** Begin Information shown **

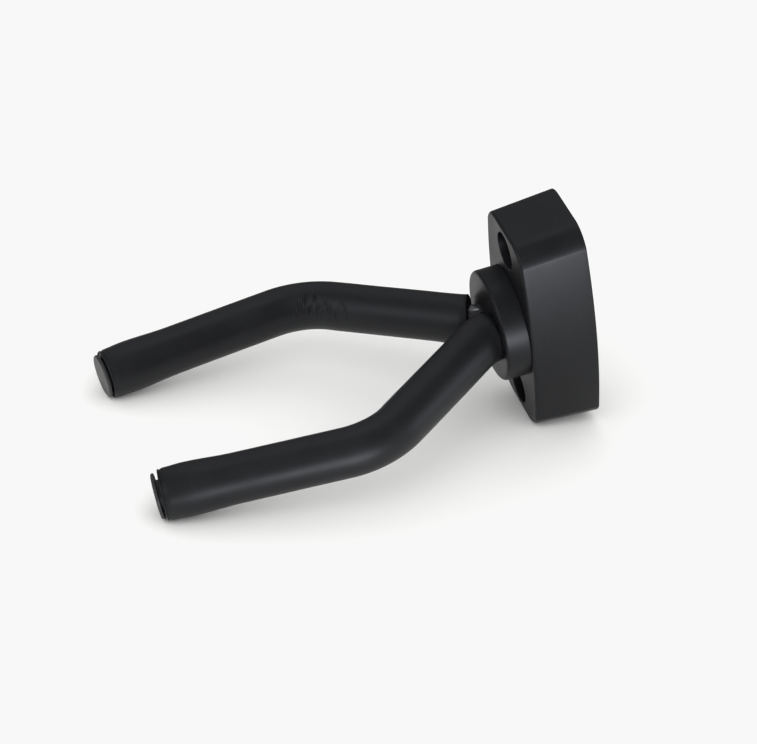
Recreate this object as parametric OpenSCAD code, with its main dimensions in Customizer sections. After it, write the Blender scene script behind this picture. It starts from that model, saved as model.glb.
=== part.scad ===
// Wall guitar hanger: a moulded block that screws to the wall, and a swivelling yoke of two
// bent steel rods in foam sleeves that carries the instrument by its headstock.
// Origin: centre of the block's back face, on the wall. +Z is up and -Y points away from the wall.

/* [Wall block] */
// Width of the block across its middle, at the wall
block_w = 40.5; // [38:0.5:46]
// Height of the block at the wall
block_h = 78; // [74:0.5:90]
// Depth of the block out from the wall
block_d = 22.2; // [22:0.1:26]
// How far each long side bulges outwards at its middle
side_bulge = 5; // [1:0.1:6]
// Radius of the block's four corners
corner_r = 10; // [8:0.5:12]
// Width over the corner arcs, which cut the sides off with a soft crease
corner_span = 35.2; // [33:0.1:37]
// How far each long side leans in, from wall to front
side_draft = 0.6; // [0:0.1:1.5]
// How far each end leans in, from wall to front
end_draft = 1.9; // [0:0.1:3]
// Thickness of the block's outer wall
shell_wall = 2.6; // [2:0.1:3]
// Thickness of the block's front plate
front_wall = 3.6; // [3:0.1:4.5]

/* [Wall screws] */
// Distance between the two screw holes
screw_spacing = 57; // [54:0.5:60]
// Diameter of the screw holes
screw_hole_dia = 5; // [4:0.1:6]
// Diameter of the counterbores that take the screw heads
counterbore_dia = 12.7; // [11:0.1:13]
// Depth of the counterbores from the front face
counterbore_depth = 12; // [6:0.5:14]

/* [Swivel] */
// Diameter of the round swivel head
head_dia = 37.4; // [34:0.1:38]
// Thickness of the swivel head
head_t = 8.1; // [7.5:0.1:10]
// Diameter of the steel hub plate inside the head
plate_dia = 30; // [28:0.5:32]
// Thickness of the hub plate
plate_t = 3; // [2.5:0.1:3.5]
// Diameter of the threaded stem
stem_dia = 8; // [8:0.1:8.5]
// Turn of the yoke about its stem at rest
yoke_turn = -6.8; // [-30:0.1:30]

/* [Arms] */
// Diameter of the steel rods
rod_dia = 9.5; // [9:0.1:10]
// Distance between the two rods where they leave the head
root_spacing = 12; // [11.6:0.1:13]
// Centreline radius of the bend at the root
root_bend_r = 14; // [12:0.5:18]
// Angle by which each rod splays out at the root
splay_angle = 40; // [30:1:45]
// Straight length between the root bend and the elbow
splay_run = 46; // [35:1:60]
// Centreline radius of the elbow
elbow_r = 26; // [22:1:35]
// Angle of the elbow, which brings the arm back in
elbow_angle = 47; // [38:1:52]
// Straight length from the elbow to the middle position of a sleeve's end
tip_run = 59; // [45:1:80]

/* [Sleeves and plugs] */
// Outer diameter of the foam sleeves
sleeve_dia = 16; // [15:0.1:18]
// Diameter of the sleeve where the plug stretches it
swell_dia = 17.1; // [16:0.1:18]
// Diameter of the sleeve at its very end
sleeve_end_dia = 16.4; // [15.5:0.1:17.5]
// How far the left sleeve sits out, and the right one in, from the middle position
sleeve_shift = 0.8; // [0:0.1:1]
// Diameter of the end plugs' flanges
plug_flange_dia = 14.6; // [13:0.1:16]
// Thickness of the flanges
plug_flange_t = 1.1; // [0.8:0.1:2]
// Gap between a flange and the end of its sleeve
plug_gap = 0.9; // [0.2:0.1:1.5]

/* [Hidden] */

$fn = 96;
// Overshoot of a cut past the face it opens
cut = 1;
// Radial gap of a turning or sliding fit
fit_gap = 0.05;

// Depths below are distances out from the wall
front_edge = 1;
front_edge_inset = 0.8;
washer_seat = 1;
washer_t = 1.18;
washer_r = 13;
head_back = block_d + 0.2;
head_front = head_back + head_t;
plate_front = head_back + plate_t;
head_edge_r = 1.2;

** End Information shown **

• Problem:
Beginning at the top of the data, please return every line until and including the line containing "from the wall.", copied exactly, and nothing past it.

• Result of this task:
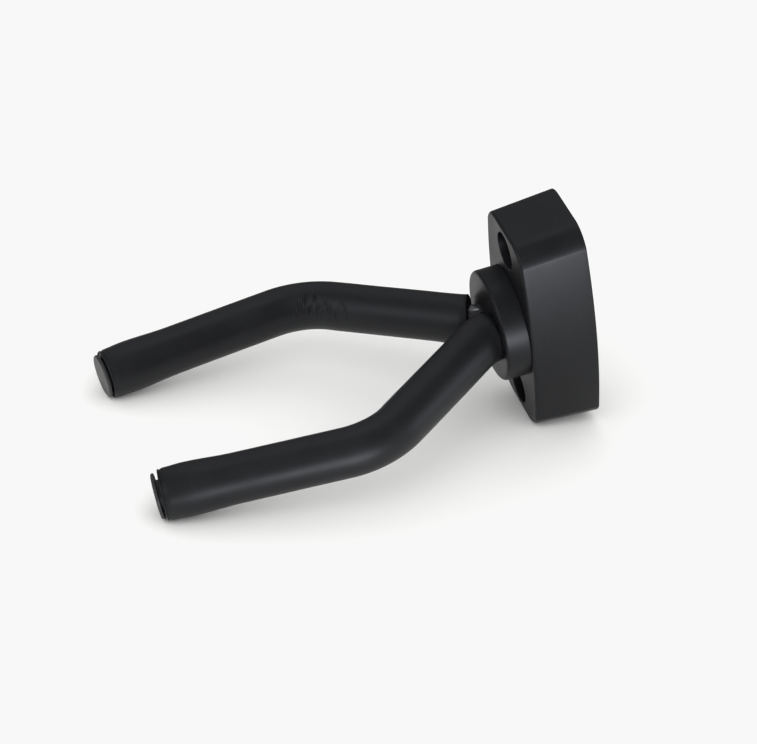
Recreate this object as parametric OpenSCAD code, with its main dimensions in Customizer sections. After it, write the Blender scene script behind this picture. It starts from that model, saved as model.glb.
=== part.scad ===
// Wall guitar hanger: a moulded block that screws to the wall, and a swivelling yoke of two
// bent steel rods in foam sleeves that carries the instrument by its headstock.
// Origin: centre of the block's back face, on the wall. +Z is up and -Y points away from the wall.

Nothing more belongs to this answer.